TASK PROMPT
Select all lines holding the word "attach" from the entries that follow.

LISTED RECORDS

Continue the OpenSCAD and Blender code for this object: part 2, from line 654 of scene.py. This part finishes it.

==

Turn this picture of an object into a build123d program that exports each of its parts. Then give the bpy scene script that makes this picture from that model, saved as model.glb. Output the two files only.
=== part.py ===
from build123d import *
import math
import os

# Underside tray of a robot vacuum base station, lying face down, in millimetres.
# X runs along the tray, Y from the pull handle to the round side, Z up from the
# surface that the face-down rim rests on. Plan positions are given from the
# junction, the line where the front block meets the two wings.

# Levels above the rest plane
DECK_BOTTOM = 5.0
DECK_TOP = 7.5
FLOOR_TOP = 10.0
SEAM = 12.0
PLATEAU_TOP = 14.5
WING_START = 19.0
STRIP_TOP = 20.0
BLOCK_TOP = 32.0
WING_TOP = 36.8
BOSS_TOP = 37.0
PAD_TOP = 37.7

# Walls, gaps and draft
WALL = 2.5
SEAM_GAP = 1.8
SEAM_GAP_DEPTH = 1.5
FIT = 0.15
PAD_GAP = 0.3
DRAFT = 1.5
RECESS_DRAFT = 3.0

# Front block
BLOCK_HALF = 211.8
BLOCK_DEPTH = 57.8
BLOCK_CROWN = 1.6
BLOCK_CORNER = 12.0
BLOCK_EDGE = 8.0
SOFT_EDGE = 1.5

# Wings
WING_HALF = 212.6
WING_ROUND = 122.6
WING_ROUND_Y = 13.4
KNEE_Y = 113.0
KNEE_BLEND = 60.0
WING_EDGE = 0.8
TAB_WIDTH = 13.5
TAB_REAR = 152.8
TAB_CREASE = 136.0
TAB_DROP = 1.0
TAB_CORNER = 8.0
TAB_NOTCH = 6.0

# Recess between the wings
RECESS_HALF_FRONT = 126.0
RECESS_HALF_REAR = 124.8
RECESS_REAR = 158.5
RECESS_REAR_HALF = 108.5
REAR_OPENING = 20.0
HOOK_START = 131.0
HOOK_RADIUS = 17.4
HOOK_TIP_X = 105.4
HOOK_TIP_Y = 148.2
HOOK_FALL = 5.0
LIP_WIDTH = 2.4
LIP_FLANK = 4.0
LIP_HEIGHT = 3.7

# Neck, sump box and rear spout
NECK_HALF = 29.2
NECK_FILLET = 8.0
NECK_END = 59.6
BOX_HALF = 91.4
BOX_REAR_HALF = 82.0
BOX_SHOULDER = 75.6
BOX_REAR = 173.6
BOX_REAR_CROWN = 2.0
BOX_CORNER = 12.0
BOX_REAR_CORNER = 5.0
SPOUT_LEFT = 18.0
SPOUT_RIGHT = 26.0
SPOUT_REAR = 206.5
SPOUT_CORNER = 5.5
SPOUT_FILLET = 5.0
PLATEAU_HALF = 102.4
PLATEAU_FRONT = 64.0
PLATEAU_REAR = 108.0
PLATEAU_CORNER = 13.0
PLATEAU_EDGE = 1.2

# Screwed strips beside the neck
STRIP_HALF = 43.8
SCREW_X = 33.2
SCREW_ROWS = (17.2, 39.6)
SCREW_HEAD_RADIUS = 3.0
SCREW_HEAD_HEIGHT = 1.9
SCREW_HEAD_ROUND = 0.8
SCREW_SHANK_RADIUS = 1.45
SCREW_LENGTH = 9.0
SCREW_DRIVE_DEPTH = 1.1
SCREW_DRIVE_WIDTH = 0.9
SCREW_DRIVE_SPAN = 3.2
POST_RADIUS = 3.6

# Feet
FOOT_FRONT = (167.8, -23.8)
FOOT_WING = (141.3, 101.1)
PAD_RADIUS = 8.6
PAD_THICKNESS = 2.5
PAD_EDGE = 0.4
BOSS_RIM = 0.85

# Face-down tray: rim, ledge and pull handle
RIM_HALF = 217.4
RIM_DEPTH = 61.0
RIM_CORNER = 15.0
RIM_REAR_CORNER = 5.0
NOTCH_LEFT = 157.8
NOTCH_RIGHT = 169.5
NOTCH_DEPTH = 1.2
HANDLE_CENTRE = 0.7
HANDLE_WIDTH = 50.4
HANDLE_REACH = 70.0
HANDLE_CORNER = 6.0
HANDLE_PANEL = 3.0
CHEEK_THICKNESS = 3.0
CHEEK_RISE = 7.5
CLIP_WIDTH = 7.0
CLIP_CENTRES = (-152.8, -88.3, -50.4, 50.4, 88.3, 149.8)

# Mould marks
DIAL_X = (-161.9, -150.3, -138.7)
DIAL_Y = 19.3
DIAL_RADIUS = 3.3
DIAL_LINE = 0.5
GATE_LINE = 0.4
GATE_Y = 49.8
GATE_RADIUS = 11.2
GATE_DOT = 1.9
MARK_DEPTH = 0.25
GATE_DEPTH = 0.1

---

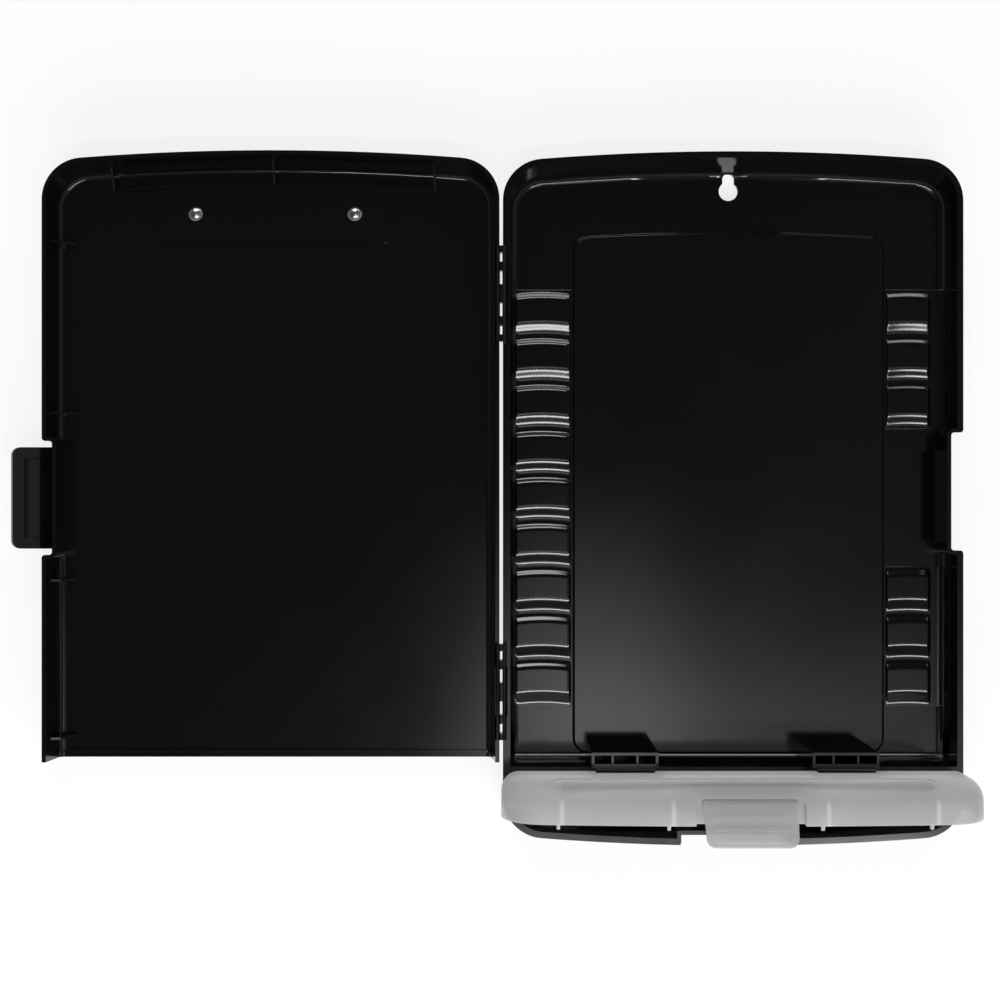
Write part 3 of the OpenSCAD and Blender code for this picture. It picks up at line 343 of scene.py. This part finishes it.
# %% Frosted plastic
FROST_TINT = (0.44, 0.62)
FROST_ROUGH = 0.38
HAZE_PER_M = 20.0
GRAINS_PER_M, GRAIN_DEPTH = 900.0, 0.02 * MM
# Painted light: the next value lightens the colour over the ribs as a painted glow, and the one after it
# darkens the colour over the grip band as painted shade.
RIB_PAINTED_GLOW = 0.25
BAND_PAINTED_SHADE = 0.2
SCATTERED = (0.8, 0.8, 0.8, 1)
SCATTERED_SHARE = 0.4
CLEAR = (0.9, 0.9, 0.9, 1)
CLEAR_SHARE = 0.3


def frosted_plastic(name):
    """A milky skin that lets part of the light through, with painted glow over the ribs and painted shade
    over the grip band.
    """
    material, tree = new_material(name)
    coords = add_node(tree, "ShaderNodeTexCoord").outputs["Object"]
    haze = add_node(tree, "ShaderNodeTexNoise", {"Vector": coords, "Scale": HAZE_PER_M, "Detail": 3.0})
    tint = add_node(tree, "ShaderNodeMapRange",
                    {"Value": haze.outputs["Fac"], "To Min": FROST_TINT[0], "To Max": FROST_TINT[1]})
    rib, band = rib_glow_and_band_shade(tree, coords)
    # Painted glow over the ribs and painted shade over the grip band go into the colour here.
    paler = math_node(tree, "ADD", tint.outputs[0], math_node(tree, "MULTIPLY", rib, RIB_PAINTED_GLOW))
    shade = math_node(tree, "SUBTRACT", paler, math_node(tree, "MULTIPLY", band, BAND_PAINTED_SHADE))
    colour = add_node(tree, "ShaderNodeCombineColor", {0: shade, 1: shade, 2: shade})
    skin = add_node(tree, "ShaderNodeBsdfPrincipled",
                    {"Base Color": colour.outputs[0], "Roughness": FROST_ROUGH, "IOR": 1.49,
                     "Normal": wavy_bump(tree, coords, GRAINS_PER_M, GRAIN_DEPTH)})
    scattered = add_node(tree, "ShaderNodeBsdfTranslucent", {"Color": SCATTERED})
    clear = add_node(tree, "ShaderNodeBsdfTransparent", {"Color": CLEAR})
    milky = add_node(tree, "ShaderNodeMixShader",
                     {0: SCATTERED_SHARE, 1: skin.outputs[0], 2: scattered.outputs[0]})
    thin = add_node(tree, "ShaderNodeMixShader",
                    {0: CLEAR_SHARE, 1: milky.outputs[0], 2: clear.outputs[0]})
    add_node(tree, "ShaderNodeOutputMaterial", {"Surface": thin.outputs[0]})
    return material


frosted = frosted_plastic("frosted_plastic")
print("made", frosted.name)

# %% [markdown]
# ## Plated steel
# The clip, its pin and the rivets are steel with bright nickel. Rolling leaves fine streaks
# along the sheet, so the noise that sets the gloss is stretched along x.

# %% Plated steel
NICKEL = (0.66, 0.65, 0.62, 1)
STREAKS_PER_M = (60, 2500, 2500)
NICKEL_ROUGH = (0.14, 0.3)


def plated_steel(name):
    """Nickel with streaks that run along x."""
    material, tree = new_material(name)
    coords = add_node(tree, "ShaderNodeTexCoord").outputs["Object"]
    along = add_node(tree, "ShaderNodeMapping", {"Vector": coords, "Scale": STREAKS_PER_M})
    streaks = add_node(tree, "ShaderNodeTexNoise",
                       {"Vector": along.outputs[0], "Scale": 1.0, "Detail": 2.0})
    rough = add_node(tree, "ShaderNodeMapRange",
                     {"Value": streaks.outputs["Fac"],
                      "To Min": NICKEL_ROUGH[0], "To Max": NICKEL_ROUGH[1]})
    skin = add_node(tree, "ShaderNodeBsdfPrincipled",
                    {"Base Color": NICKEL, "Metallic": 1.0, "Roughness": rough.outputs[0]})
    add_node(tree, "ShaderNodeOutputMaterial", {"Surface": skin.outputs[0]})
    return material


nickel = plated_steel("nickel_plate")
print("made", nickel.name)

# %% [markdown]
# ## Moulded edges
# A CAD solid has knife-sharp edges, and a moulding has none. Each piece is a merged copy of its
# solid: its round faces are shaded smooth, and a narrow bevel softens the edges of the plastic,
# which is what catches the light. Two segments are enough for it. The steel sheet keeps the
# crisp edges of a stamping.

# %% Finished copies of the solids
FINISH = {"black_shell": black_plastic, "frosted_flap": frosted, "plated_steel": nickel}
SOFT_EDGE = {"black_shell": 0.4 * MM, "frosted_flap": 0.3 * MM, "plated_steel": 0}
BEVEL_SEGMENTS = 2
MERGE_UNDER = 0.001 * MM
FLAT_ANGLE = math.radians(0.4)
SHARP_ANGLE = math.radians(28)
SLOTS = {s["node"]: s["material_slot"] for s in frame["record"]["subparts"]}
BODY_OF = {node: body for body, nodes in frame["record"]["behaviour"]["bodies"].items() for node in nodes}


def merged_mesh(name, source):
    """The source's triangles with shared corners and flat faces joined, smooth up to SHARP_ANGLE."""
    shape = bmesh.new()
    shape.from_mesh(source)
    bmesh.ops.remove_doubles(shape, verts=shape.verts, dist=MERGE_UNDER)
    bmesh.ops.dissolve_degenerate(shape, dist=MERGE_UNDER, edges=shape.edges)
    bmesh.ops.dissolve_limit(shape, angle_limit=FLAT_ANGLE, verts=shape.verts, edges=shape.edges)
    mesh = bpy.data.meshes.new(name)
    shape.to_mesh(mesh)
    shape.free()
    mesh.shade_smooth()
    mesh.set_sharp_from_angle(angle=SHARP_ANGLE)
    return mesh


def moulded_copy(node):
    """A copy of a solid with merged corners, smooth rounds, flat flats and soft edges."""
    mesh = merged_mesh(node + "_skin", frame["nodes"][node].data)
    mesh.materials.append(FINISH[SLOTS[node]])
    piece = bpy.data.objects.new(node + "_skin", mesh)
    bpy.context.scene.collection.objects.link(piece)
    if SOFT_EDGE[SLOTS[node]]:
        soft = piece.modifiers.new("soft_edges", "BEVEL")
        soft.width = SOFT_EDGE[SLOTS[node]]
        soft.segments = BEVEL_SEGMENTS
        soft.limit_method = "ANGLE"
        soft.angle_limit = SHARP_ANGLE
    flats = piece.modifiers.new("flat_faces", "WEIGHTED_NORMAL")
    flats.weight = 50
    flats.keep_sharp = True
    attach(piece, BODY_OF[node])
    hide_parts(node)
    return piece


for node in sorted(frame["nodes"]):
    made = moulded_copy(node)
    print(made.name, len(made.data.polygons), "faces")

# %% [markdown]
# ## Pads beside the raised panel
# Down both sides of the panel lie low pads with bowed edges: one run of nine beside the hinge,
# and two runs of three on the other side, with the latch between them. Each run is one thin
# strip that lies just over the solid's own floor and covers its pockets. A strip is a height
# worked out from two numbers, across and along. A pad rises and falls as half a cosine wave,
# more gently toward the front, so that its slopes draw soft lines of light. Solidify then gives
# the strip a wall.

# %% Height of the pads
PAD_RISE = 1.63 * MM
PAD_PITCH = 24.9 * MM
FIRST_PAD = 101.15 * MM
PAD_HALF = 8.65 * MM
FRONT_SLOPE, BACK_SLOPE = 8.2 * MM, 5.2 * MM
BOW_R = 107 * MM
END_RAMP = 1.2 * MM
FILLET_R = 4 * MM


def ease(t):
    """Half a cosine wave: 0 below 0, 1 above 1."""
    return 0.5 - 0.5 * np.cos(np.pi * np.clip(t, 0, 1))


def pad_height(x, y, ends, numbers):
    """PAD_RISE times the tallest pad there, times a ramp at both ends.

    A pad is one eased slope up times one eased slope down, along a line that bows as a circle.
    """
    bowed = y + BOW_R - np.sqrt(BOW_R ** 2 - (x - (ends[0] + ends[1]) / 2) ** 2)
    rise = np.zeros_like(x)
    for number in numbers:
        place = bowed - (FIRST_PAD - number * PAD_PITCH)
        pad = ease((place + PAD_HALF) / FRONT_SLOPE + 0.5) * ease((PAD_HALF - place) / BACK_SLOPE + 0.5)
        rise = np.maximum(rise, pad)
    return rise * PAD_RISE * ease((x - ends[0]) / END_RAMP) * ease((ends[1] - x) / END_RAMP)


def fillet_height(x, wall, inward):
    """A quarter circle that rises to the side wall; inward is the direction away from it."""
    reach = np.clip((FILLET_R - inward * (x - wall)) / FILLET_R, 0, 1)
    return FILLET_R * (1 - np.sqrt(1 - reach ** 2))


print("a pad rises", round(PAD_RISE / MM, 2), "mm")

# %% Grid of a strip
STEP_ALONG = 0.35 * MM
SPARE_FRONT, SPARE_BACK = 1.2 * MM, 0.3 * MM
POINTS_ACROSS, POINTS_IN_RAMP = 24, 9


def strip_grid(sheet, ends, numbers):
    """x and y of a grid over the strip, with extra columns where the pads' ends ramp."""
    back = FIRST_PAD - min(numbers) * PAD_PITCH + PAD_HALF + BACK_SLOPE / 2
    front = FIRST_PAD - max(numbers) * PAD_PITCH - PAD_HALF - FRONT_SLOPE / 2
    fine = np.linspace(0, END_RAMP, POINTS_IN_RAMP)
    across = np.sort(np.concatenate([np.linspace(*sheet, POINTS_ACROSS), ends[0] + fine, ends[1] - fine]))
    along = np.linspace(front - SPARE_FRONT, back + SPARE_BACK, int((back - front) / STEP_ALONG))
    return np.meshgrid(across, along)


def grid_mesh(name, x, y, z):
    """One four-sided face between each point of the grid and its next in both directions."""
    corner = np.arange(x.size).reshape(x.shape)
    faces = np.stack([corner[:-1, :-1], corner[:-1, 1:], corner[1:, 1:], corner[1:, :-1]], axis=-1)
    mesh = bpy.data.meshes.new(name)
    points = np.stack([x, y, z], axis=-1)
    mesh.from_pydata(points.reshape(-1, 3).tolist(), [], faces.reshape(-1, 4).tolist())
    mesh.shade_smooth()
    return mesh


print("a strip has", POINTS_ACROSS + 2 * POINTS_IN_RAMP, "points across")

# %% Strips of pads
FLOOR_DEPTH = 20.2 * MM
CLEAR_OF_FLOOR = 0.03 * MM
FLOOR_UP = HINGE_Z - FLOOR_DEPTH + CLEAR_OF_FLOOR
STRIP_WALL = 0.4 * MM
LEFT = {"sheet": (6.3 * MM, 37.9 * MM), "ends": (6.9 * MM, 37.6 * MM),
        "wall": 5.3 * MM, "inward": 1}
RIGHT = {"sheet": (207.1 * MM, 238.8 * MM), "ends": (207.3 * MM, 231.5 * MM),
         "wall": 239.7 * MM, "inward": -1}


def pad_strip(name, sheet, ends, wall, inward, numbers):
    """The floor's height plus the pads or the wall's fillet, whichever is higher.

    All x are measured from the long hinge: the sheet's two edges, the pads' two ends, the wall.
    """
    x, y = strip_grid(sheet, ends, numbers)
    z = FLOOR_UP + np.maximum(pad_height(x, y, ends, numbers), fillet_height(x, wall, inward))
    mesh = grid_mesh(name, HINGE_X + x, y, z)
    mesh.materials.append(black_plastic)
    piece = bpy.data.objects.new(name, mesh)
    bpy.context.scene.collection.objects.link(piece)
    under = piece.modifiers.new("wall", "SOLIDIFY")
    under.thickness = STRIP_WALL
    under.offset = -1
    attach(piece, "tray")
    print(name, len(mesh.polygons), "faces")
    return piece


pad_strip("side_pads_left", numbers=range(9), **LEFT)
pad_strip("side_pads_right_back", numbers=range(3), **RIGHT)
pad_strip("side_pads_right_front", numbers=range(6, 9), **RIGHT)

OUTPUT BELOW
    attach(piece, BODY_OF[node])
    attach(piece, "tray")